So, a couple of years ago some V-22 critics were saying that the Osprey was only being used as a sort of VIP ferry kept far from danger in Iraq during its initial deployments. Well, it turns out that the V-22 has been shot at, and hit, quite a bit in subsequent combat deployments around the world with the Air Force and Marines, the Osprey's program manager revealed this week.
"The aircraft, as I mentioned, has been engaged, it has been hit and every time it's been hit by enemy fire the aircraft has returned safely to base," said Marine Corps Col. Greg Masiello, NAVAIR's V-22 program manager during a press conference at the Navy League's annual Sea, Air, Space conference held just outside Washington.

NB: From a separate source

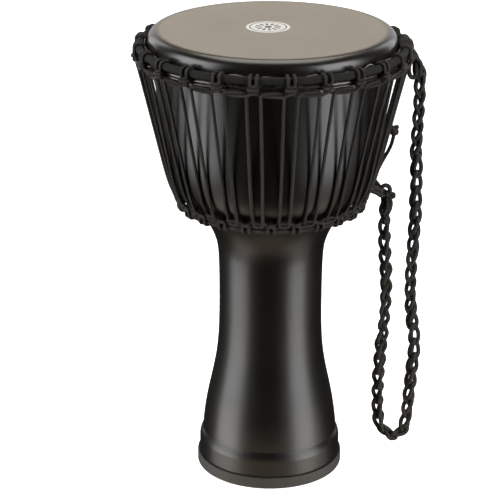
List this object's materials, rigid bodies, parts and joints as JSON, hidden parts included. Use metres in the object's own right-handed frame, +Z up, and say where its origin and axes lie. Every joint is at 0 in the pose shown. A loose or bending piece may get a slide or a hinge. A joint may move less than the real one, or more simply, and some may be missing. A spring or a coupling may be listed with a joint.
{
  "type": "djembe",
  "caption": "Rope-tuned goblet hand drum with a moulded shell, a synthetic head, crown and bottom rings laced with rope, and a chained carry rope at its side.",
  "frame": {"origin": "centre of the foot, on the floor", "axes": "+Z up along the shell's axis; -Y is the front; +X is the side where the carry rope hangs"},
  "size_m": [0.3836, 0.3602, 0.6102],
  "materials": {
    "shell_plastic": "satin",
    "foot_rubber": "matte",
    "ring_steel": "satin",
    "rope": "braided",
    "head_film": "matte",
    "badge_print": "satin",
    "hoop_band": "satin",
    "wrap_cloth": "woven"
  },
  "bodies": {
    "root": {"shell": "shell_plastic", "foot_ring": "foot_rubber", "bottom_ring": "ring_steel", "bottom_hitches": "rope", "bottom_loops": "rope", "lower_tie": "rope", "tail_knot": "rope", "tail_rope": "rope", "tuning_rope_01": "rope", "tuning_rope_02": "rope", "tuning_rope_03": "rope", "tuning_rope_04": "rope", "tuning_rope_05": "rope", "tuning_rope_06": "rope", "tuning_rope_07": "rope", "tuning_rope_08": "rope", "tuning_rope_09": "rope", "tuning_rope_10": "rope", "tuning_rope_11": "rope", "tuning_rope_12": "rope", "tuning_rope_13": "rope", "tuning_rope_14": "rope", "tuning_rope_15": "rope", "tuning_rope_16": "rope", "tuning_rope_17": "rope", "tuning_rope_18": "rope", "tuning_rope_19": "rope", "tuning_rope_20": "rope", "tuning_rope_21": "rope", "tuning_rope_22": "rope", "tuning_rope_23": "rope", "tuning_rope_24": "rope"},
    "head": {"drum_head": "head_film", "head_badge": "badge_print", "flesh_hoop": "hoop_band", "crown_ring": "ring_steel", "crown_ring_wrap": "wrap_cloth", "crown_hitches": "rope", "crown_loops": "rope", "carry_rope_top_loop": "rope"},
    "carry_rope": {"carry_rope": "rope", "carry_rope_lower_knot": "rope"}
  },
  "joints": [
    {"name": "tuning_travel", "type": "slide", "parent": "root", "child": "head", "axis": [0, 0, 1], "range_m": [0, 0.006], "deforming": ["tuning_rope_01", "tuning_rope_02", "tuning_rope_03", "tuning_rope_04", "tuning_rope_05", "tuning_rope_06", "tuning_rope_07", "tuning_rope_08", "tuning_rope_09", "tuning_rope_10", "tuning_rope_11", "tuning_rope_12", "tuning_rope_13", "tuning_rope_14", "tuning_rope_15", "tuning_rope_16", "tuning_rope_17", "tuning_rope_18", "tuning_rope_19", "tuning_rope_20", "tuning_rope_21", "tuning_rope_22", "tuning_rope_23", "tuning_rope_24"]},
    {"name": "carry_rope_swing", "type": "hinge", "parent": "root", "child": "carry_rope", "pos_m": [0.144, 0, 0.39], "axis": [0.1961, 0, 0.9806], "range_deg": [-25, 25]}
  ]
}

While the colonel wouldn't give too many details about what kinds of weapons have hit the Ospreys, he repeatedly said that a "spectrum" of munitions had been fired at, and hit, the birds when asked point-blank if it was just small arms fire or heavier weapons such as Rocket Propelled Grenades.

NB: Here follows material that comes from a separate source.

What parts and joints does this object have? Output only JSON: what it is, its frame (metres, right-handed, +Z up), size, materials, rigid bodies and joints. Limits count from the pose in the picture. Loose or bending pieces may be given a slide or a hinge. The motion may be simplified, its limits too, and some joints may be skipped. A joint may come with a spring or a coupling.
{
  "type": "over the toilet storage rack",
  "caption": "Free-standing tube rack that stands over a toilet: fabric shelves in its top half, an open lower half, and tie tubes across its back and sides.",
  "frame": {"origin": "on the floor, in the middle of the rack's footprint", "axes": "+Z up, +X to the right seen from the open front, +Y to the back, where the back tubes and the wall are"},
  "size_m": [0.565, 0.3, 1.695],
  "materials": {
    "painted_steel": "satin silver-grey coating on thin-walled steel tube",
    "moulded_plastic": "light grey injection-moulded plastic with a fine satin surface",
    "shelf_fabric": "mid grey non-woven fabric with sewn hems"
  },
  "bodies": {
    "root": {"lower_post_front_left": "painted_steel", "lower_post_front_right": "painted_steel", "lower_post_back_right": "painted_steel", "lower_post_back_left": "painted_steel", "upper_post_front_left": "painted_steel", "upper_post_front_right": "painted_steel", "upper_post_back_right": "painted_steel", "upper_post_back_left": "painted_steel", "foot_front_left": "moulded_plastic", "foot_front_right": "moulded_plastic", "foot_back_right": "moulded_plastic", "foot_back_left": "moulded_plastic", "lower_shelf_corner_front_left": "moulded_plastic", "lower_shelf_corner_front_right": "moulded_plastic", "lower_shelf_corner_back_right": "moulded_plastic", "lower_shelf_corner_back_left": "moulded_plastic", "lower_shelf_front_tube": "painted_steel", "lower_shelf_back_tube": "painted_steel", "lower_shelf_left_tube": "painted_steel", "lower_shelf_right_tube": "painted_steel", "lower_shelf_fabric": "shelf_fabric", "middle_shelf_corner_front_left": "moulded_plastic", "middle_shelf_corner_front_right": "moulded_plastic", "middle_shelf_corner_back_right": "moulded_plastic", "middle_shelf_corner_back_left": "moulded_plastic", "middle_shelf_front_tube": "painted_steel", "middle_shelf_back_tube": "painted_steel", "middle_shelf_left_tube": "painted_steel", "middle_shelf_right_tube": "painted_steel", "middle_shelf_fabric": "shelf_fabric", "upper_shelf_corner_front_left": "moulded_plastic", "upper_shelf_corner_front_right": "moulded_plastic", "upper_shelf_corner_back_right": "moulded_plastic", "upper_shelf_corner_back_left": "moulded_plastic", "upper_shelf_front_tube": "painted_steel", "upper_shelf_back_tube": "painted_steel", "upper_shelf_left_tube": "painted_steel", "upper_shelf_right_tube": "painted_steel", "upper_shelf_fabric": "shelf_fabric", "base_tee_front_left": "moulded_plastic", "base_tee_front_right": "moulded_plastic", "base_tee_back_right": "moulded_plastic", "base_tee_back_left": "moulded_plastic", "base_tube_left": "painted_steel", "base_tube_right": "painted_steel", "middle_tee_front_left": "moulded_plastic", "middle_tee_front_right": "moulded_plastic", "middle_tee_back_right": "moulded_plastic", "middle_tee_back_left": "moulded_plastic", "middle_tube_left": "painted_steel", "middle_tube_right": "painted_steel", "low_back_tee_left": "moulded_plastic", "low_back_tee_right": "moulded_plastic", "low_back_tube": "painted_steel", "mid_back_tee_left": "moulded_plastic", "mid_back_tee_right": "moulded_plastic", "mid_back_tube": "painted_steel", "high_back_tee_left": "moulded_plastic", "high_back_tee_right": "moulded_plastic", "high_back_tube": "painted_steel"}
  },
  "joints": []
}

"I think it's safe for me to say that it's been engaged by a spectrum of different weapons systems and in each case we've seen success as far as I would term the aircraft's ability to perform, fly safely and return back to the fight after it's been hit," said the colonel.
Interestingly, the relatively low-tech RPG is one of the deadliest threats to low flying rotor-wing aircraft due to the fact that the rounds have no guidance system to confuse with countermeasures.
He also said the birds are used for a range of operations from troop transport to search and rescue ops.
Furthermore, the Osprey's composite skin has proven to be tough and flexible enough to absorb hits better than metal, according to Masiello.
"Traditional steel, you hit that and you might hit the structural integrity but composite kind of goes throughout the fibers so if you hit that you're able to maintain that strength in that area," said Masiello. "We've been able to repair composites and we're able to effectively go out and repair the damage that was incurred and return to the fight; that's over a spectrum of different types of engagements."
Still the V-22's relative quiet, its speed and flight tactics used by its crews also play a big role in keeping the tiltrotor safe from enemy fire, said Masiello.
"What makes survivability? It's the vulnerability, its susceptibility [or lack of those] it's the speed of the aircraft and the tactics they're able to employ in remaining above the small arms fire," said Masiello. "It's also as simple as things like acoustics. . . . This is a quiet aircraft, it's able to come in at a speed and at altitude in airplane mode, and we have plenty of footage of very surprised people in a target area as the aircraft comes in out of nowhere, seemingly to them."
The Marines and their MV-22s deployed to Afghanistan recently logged more than 100,000 flying hours all without the loss of an aircraft. Meanwhile, Air Force Special Operations Command has used its fleet of CV-22s for classified missions around the world. While the missions frequently put the tiltrotors in harm’s way, not one has been lost to enemy fire. One CV-22 did crash-land in Afghanistan, killing four, due to what may have been a case of mechanical failure, pilot error or some combination of those. The service's investigation into that incident failed to recover the flight data recorder, meaning the cause of the first combat loss of a V-22 may never be fully understood.